W przyszłym roku miasto doinwestuje stadion lekkoatletyczny w Tychach. Kosztował 27 mln zł. Pojawi się tam dodatkowo: oświetlenie i zadaszenie trybun. Ciągle obiekt nie ma też swojego zaplecza sanitarnego. Inwestycja na etapie realizacji zdaje się nie była jakoś specjalnie przemyślana.
„Jesteśmy na etapie takiego konkretyzowania, tak żeby w przyszłym roku i oświetlenie, i zadaszenie zrealizować” – mówi prezydent Tychów, Maciej Gramatyka.
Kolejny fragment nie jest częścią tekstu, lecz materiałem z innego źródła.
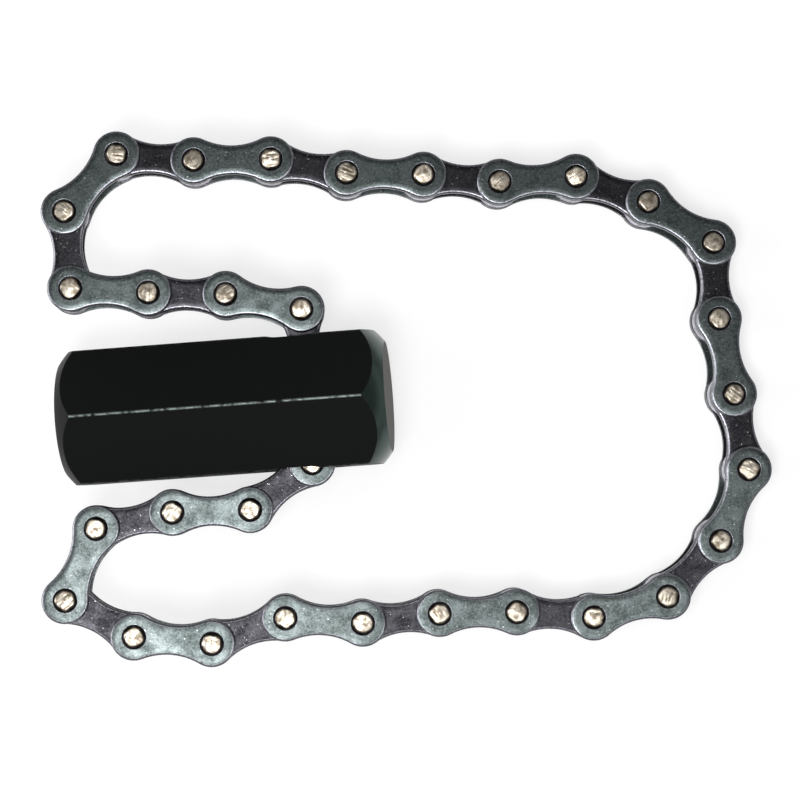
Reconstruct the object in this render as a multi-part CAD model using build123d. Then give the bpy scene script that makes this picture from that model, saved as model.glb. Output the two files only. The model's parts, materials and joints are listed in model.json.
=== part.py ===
from build123d import *

import math
import os

# Chain oil filter wrench: a hexagonal drive bar with an endless roller chain threaded through a slot across
# it. The origin is the centre of the drive socket's mouth, +X runs along the bar to its chain end, and +Z is
# up while the wrench lies on its lower corner. Lengths are in millimetres and angles in degrees.

# Roller chain of half inch pitch
PITCH = 12.7
PLATE_END_RADIUS = 3.85
PLATE_WAIST = 4.8
PLATE_THICKNESS = 1.0
INNER_WIDTH = 3.3
PLATE_GAP = 0.15
PIN_DIAMETER = 3.65
PIN_PROJECTION = 0.5
PIN_HEAD_BEVEL = 0.25
PIN_CLEARANCE = 0.06
BUSHING_WALL = 0.7
ROLLER_DIAMETER = 7.5
ROLLER_CLEARANCE = 0.06
ROLLER_END_CLEARANCE = 0.1

# Hexagonal drive bar
BAR_ACROSS_FLATS = 22.0
BAR_LENGTH = 54.0
BAR_CORNER_ROUNDING = 0.3
DRIVE_CHAMFER_DEPTH = 3.0
DRIVE_CHAMFER_ANGLE = 45.0
CHAIN_CHAMFER_DEPTH = 3.5
CHAIN_CHAMFER_ANGLE = 45.0
CHAMFER_CROWN_RADIUS = 16.0

# Square drive socket
SQUARE_DRIVE = 12.7
SQUARE_CLEARANCE = 0.15
SQUARE_CORNER_RADIUS = 0.5
SQUARE_DEPTH = 18.0
PILOT_OVERSIZE = 0.5
PILOT_RUNOUT = 2.5
DRILL_POINT_ANGLE = 118.0
DETENT_DISTANCE = 7.9
DETENT_WIDTH = 4.2
DETENT_DEPTH = 0.9
MOUTH_ROUNDING = 1.2

# Slot across the bar and the chain's place in it
CHAIN_TO_BAR_END = 13.5
LINK_ABOVE_FLAT = 0.4
SLOT_CLEARANCE = 0.7
SLOT_MOUTH_CHAMFER = 0.5

# Lie of the chain: the angle of each link in the loop's own plane, from the pin above the bar round to the
# last link but one before the slot. None marks the two links whose angles close the loop. The link that
# enters the slot rises to it from the run below the bar.
LINK_ANGLES = [
    165, 175, 173, 91, 44, -8, -3, -14, -5, -9, 0, -23, -36, -90, -83,
    None, -116, -138, None, -188, -183, -177, -188, -165, -189, -212, -297, -352, -362,
]
RUN_BELOW_FLAT = 6.07

# Places across the chain, measured from its middle plane
inner_plate_face = INNER_WIDTH / 2
outer_plate_face = inner_plate_face + PLATE_THICKNESS + PLATE_GAP
half_over_plates = outer_plate_face + PLATE_THICKNESS
half_pin_length = half_over_plates + PIN_PROJECTION

# Radii round a pin's axis
pin_radius = PIN_DIAMETER / 2
bushing_bore_radius = pin_radius + PIN_CLEARANCE
bushing_radius = bushing_bore_radius + BUSHING_WALL
roller_bore_radius = bushing_radius + ROLLER_CLEARANCE

# Bar sizes that follow from its hexagon
flat_height = BAR_ACROSS_FLATS / 2
corner_radius = (flat_height - BAR_CORNER_ROUNDING) / math.cos(math.radians(30)) + BAR_CORNER_ROUNDING

# Chain's line through the slot: the link that leaves upwards just clears the flat
chain_x = BAR_LENGTH - CHAIN_TO_BAR_END
upper_pin_y = flat_height + LINK_ABOVE_FLAT + PLATE_END_RADIUS
slot_pin_y = upper_pin_y - PITCH
lower_pin_y = slot_pin_y - PITCH
entry_angle = math.degrees(math.asin((flat_height + RUN_BELOW_FLAT + lower_pin_y) / PITCH))


def step(angle):
    """One pitch in the loop's plane."""
    return Vector(PITCH * math.cos(math.radians(angle)), PITCH * math.sin(math.radians(angle)))


def link_angles():
    """The angles of all the links from the upper pin, with the two open ones set so that the loop closes."""
    angles = LINK_ANGLES + [entry_angle]
    gap = Vector(chain_x, lower_pin_y) - Vector(chain_x, upper_pin_y)
    for angle in angles:
        if angle is not None:
            gap -= step(angle)
    middle = math.degrees(math.atan2(gap.Y, gap.X))
    spread = math.degrees(math.acos(gap.length / (2 * PITCH)))
    closing = [middle + spread, middle - spread]
    closed = [closing.pop(0) if angle is None else angle for angle in angles]
    return closed + [90.0, 90.0]


def pin_places(angles):
    """Pin centres in the loop's plane, from the upper pin round to the one hidden in the slot."""
    places = [Vector(chain_x, upper_pin_y)]
    for angle in angles[:-1]:
        places.append(places[-1] + step(angle))
    return places


def lie_angle(places):
    """How far the loop leans about the slot until its far pins rest level with the bar's lowest corner."""
    reach = max(place.X for place in places) - chain_x + pin_radius - PIN_HEAD_BEVEL
    radius = math.hypot(reach, half_pin_length)
    return math.degrees(math.asin(corner_radius / radius) - math.atan2(half_pin_length, reach))


# Link plates, pins, bushings and rollers, drawn with the first pin at the origin and the second one at +X
def plate(hole_radius):
    """A figure-8 link plate: two round ends joined by hollow sides that run into them smoothly."""
    half = PITCH / 2
    waist = PLATE_WAIST / 2
    side_radius = (half**2 + waist**2 - PLATE_END_RADIUS**2) / (2 * (PLATE_END_RADIUS - waist))
    share = PLATE_END_RADIUS / (PLATE_END_RADIUS + side_radius)
    join_x = share * half
    join_y = share * (waist + side_radius)
    far_x = PITCH - join_x
    left_end = ThreePointArc((join_x, -join_y), (-PLATE_END_RADIUS, 0), (join_x, join_y))
    upper_side = ThreePointArc((join_x, join_y), (half, waist), (far_x, join_y))
    right_end = ThreePointArc((far_x, join_y), (PITCH + PLATE_END_RADIUS, 0), (far_x, -join_y))
    lower_side = ThreePointArc((far_x, -join_y), (half, -waist), (join_x, -join_y))
    outline = make_face([left_end, upper_side, right_end, lower_side])
    return extrude(outline - at_both_pins(Circle(hole_radius)), PLATE_THICKNESS)


def at_both_pins(shape):
    return [Pos(0, 0, 0) * shape, Pos(PITCH, 0, 0) * shape]


def both_plates(hole_radius, face):
    """Two like plates, one each side of the chain, whose inner faces lie this far from its middle."""
    return [Pos(0, 0, face) * plate(hole_radius), Pos(0, 0, -face - PLATE_THICKNESS) * plate(hole_radius)]


def rivet_pin():
    body = Cylinder(pin_radius, 2 * half_pin_length)
    return chamfer(body.edges().filter_by(GeomType.CIRCLE), PIN_HEAD_BEVEL)


def bushing():
    length = INNER_WIDTH + 2 * PLATE_THICKNESS
    return Cylinder(bushing_radius, length) - Cylinder(bushing_bore_radius, length)


def roller():
    length = INNER_WIDTH - 2 * ROLLER_END_CLEARANCE
    return Cylinder(ROLLER_DIAMETER / 2, length) - Cylinder(roller_bore_radius, length)


# Drive bar
def turned_outline():
    """The round form that trims the hexagon's corners at both ends, with slightly crowned chamfers."""
    drive_radius = corner_radius - DRIVE_CHAMFER_DEPTH / math.tan(math.radians(DRIVE_CHAMFER_ANGLE))
    chain_radius = corner_radius - CHAIN_CHAMFER_DEPTH / math.tan(math.radians(CHAIN_CHAMFER_ANGLE))
    corners_end = BAR_LENGTH - CHAIN_CHAMFER_DEPTH
    drive_face = Line((0, 0), (0, drive_radius))
    drive_chamfer = RadiusArc((0, drive_radius), (DRIVE_CHAMFER_DEPTH, corner_radius), CHAMFER_CROWN_RADIUS)
    corners = Line((DRIVE_CHAMFER_DEPTH, corner_radius), (corners_end, corner_radius))
    chain_chamfer = RadiusArc((corners_end, corner_radius), (BAR_LENGTH, chain_radius), CHAMFER_CROWN_RADIUS)
    chain_face = Polyline((BAR_LENGTH, chain_radius), (BAR_LENGTH, 0), (0, 0))
    outline = [drive_face, drive_chamfer, corners, chain_chamfer, chain_face]
    return revolve(make_face(outline), Axis.X, 360)


def along_bar(shape):
    """Turns a shape drawn along +Z so that it runs along the bar from the drive end."""
    return Rot(0, 90, 0) * shape


def lead_in(bore_radius):
    """What the rounded mouth of a round bore takes away, on the bore's own axis."""
    edge_radius = bore_radius + MOUTH_ROUNDING
    rounding = RadiusArc((edge_radius, 0), (bore_radius, MOUTH_ROUNDING), -MOUTH_ROUNDING)
    inside = Polyline((bore_radius, MOUTH_ROUNDING), (0, MOUTH_ROUNDING), (0, 0), (edge_radius, 0))
    return revolve(Plane.XZ * make_face([rounding, inside]), Axis.Z, 360)


def drive_socket():
    """The square broached after a pilot drill, with a groove for the driver's detent ball and a lead-in."""
    side = SQUARE_DRIVE + SQUARE_CLEARANCE
    pilot_radius = (side + PILOT_OVERSIZE) / 2
    pilot_depth = SQUARE_DEPTH + PILOT_RUNOUT
    point_length = pilot_radius / math.tan(math.radians(DRILL_POINT_ANGLE / 2))
    square = extrude(RectangleRounded(side, side, SQUARE_CORNER_RADIUS), SQUARE_DEPTH)
    pilot = Pos(0, 0, pilot_depth / 2) * Cylinder(pilot_radius, pilot_depth)
    point = Pos(0, 0, pilot_depth + point_length / 2) * Cone(pilot_radius, 0, point_length)
    groove = Pos(0, 0, DETENT_DISTANCE) * Cylinder(side / 2 + DETENT_DEPTH, DETENT_WIDTH)
    return along_bar(square + pilot + point + groove + lead_in(pilot_radius))


def chain_slot():
    """The milled slot. The chain lies in its one round end, where it can turn right round on its own line.
    The slot runs on towards the drive end for the link that leaves the lower mouth aslant."""
    turning_radius = math.hypot(half_over_plates, PLATE_END_RADIUS)
    end_radius = turning_radius + SLOT_CLEARANCE
    slant = math.radians(entry_angle)
    plate_half_width = inner_plate_face + PLATE_THICKNESS
    run_out = (flat_height + lower_pin_y) / math.tan(slant) + PLATE_END_RADIUS / math.sin(slant)
    corner_loss = end_radius - math.sqrt(end_radius**2 - plate_half_width**2)
    run = run_out + SLOT_CLEARANCE + corner_loss - end_radius
    section = Plane.XZ * (Pos(chain_x - run / 2, 0) * SlotCenterToCenter(run, 2 * end_radius))
    return extrude(section, 2 * flat_height, both=True)


def drive_bar():
    sharp_hexagon = RegularPolygon(flat_height, 6, major_radius=False)
    hexagon = fillet(sharp_hexagon.vertices(), BAR_CORNER_ROUNDING)
    slotted = along_bar(extrude(hexagon, BAR_LENGTH)) - chain_slot()
    mouth_wires = [wire for flat in slotted.faces().filter_by(Axis.Y) for wire in flat.inner_wires()]
    mouths = [edge for wire in mouth_wires for edge in wire.edges()]
    return (chamfer(mouths, SLOT_MOUTH_CHAMFER) & turned_outline()) - drive_socket()


# Assembly
def write(name, pieces):
    """Writes the solids of one node."""
    solids = [solid for piece in pieces for solid in piece.solids()]
    shape = solids[0] if len(solids) == 1 else Compound(children=solids)
    shape.label = name
    export_step(shape, f"parts/{name}.step")


def write_chain(angles):
    """Odd links are outer ones with two rivet pins, even ones inner with two bushings and two rollers."""
    places = pin_places(angles)
    loop = Pos(chain_x, 0, 0) * Rot(0, lie_angle(places), 0) * Pos(-chain_x, 0, 0)
    outer_plates = both_plates(pin_radius, outer_plate_face)
    pins = at_both_pins(rivet_pin())
    inner_link = both_plates(bushing_radius, inner_plate_face)
    inner_link += at_both_pins(bushing()) + at_both_pins(roller())
    for index, (place, angle) in enumerate(zip(places, angles)):
        number = index + 1
        spot = loop * Pos(place.X, place.Y, 0) * Rot(0, 0, angle)
        if number % 2:
            write(f"outer_plates_{number:02d}", [spot * piece for piece in outer_plates])
            write(f"rivet_pins_{number:02d}", [spot * piece for piece in pins])
        else:
            write(f"inner_link_{number:02d}", [spot * piece for piece in inner_link])


os.makedirs("parts", exist_ok=True)
write("drive_bar", [drive_bar()])
write_chain(link_angles())
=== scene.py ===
import json
import math
import random

import bmesh
import bpy
from mathutils import Matrix, Vector, noise
from mathutils.geometry import tessellate_polygon


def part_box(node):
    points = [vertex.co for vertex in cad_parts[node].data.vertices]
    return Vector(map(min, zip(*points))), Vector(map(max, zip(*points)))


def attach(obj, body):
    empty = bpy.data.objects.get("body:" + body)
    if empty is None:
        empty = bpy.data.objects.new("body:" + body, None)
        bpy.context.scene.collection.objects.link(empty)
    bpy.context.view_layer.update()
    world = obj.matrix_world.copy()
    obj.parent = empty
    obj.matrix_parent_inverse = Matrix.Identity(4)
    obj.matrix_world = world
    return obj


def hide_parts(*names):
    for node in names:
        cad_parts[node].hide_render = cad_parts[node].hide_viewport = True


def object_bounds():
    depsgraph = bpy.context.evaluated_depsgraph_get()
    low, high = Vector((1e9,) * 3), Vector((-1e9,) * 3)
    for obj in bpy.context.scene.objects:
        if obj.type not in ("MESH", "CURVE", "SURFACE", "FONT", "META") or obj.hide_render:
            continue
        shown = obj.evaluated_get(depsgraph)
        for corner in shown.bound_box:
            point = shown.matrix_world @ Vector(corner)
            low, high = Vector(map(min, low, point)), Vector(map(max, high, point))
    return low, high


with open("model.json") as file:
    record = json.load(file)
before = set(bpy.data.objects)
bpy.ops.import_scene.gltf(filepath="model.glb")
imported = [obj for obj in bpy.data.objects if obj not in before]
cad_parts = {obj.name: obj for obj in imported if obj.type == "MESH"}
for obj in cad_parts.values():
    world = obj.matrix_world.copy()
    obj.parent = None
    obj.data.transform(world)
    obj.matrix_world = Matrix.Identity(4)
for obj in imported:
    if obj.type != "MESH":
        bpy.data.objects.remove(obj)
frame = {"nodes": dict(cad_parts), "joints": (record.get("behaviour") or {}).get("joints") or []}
cad_low, cad_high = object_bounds()
MM = 0.001


# How the chain lies
# A half inch roller chain joined into an endless loop. It hangs from the slot through the bar and leans down from
# there to the table, so every link lies in one leaning plane, square to its pins.
PITCH = 12.7 * MM
LINKS = 32
joints = {joint["name"]: joint for joint in frame["joints"]}
across_chain = Vector(joints["pivot_01"]["axis"])
pins_low, pins_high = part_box("rivet_pins_15")
pin_places = {}
for number in range(1, LINKS + 1):
    if f"pivot_{number:02d}" in joints:
        pin_places[number] = Vector(joints[f"pivot_{number:02d}"]["pos_m"])
pin_places[16] = pins_low + pins_high - pin_places[15]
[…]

W przyszłym roku inwestycja, o ile nie będzie gotowa, to mają przynajmniej ruszyć prace.
Obiekt za 27 mln zł nie jest jakoś specjalnie oblegany przez tyszan, choć zdarza się, iż grają na nim piłkarze, biegają mieszkańcy, wykorzystywany jest też przez uczniów. Pojeczyńczy mieszkańcy, którzy korzystają z obiektu chwalą go sobie z prostego powodu: „Bo tam nie ma ludzi”.
Obiekt bez oświetlenia w porze jesienno-zimowej, gdy po godzinie 16.00 robi się już ciemno, nie nadaje się do korzystania. W dodatku nie ma tam też zaplecza – w postaci przebieralni i toalet. To ma być wspólne z tym, które powstanie przy nowym boisku treningowym, które tuż obok buduje miasto. Ta inwestycja ma kosztować 11,4 mln zł.